Time: 2019 Oct 25, 13:30-16:00
Venue: 新斋324, Tsinghua Univ.
Speaker: Kevin Kelly (Carnegie Mellon University)
Abstract:
Inductive knowledge is knowledge that goes beyond the information available. Inductive skeptics think there isn’t any such thing. Maybe they are right—standard modal theories of knowledge (tracking, safety) are too strict to allow for even banal inductive inferences. But maybe they are wrong: perhaps failure to achieve those standards is justified because they do not apply. I will sketch a simple semantics for the semantics of inductive knowledge and will illustrate some of its interesting consequences. One of them is a normative argument for the old, quasi-sociological view in the philosophy of science that there is (can be?) no “logic of discovery”. The idea is that if inductive knowability implies learnability, then inductive knowability cannot be closed under deductive consequence, so inductive learnability must not be necessary for inductive knowability. I will also discuss the surprising consequence that you can inductively know your own Moore sentence: “I know that A but A is false”, even if you are deductively cogent—something impossible in standard epistemic logic.

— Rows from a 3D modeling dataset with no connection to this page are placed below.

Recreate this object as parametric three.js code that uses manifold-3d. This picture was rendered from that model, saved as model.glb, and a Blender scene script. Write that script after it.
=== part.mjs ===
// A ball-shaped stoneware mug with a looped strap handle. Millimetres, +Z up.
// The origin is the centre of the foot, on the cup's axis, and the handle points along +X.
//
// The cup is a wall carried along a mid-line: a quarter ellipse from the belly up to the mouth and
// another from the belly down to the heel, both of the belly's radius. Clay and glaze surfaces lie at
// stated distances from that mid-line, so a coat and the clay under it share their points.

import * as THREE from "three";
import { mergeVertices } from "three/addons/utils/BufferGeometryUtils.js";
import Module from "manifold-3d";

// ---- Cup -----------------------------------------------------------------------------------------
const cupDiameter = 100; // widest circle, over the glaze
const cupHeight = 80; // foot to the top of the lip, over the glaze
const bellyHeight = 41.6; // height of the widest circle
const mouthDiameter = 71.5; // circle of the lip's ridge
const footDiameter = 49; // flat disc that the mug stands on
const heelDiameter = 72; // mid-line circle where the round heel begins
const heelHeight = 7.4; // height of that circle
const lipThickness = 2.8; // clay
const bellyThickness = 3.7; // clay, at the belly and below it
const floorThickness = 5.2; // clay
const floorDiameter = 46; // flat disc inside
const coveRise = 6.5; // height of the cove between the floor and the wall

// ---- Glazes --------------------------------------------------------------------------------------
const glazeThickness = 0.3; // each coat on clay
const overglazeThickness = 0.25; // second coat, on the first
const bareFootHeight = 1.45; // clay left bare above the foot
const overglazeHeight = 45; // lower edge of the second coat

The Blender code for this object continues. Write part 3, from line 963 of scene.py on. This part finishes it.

The presented semantics is a much-streamlined version of the semantics presented in “A Computational Learning Semantics for Inductive Empirical Knowledge”, Logical/Informational Dynamics, a Festschrift for Johan van Benthem, A. Baltag and S. Smets eds., Springer: 2014.
CV:
Professor in Philosophy department, Director of the Center for Formal Epistemology at Carnegie Mellon University, author of “The Logic of Reliable Inquiry” (Oxford, 1996). His recent work concerns reliable belief revision, the solution of methodological regresses, and efficient convergence. His research areas include Ockham’s razor and realism, Qualitative belief, and the lottery paradox, Learning semantics for epistemic logic, Analogies between empirical and formal reasoning, The learning power of belief revision, Learning theory and the philosophy of science, Infinite methodological regresses.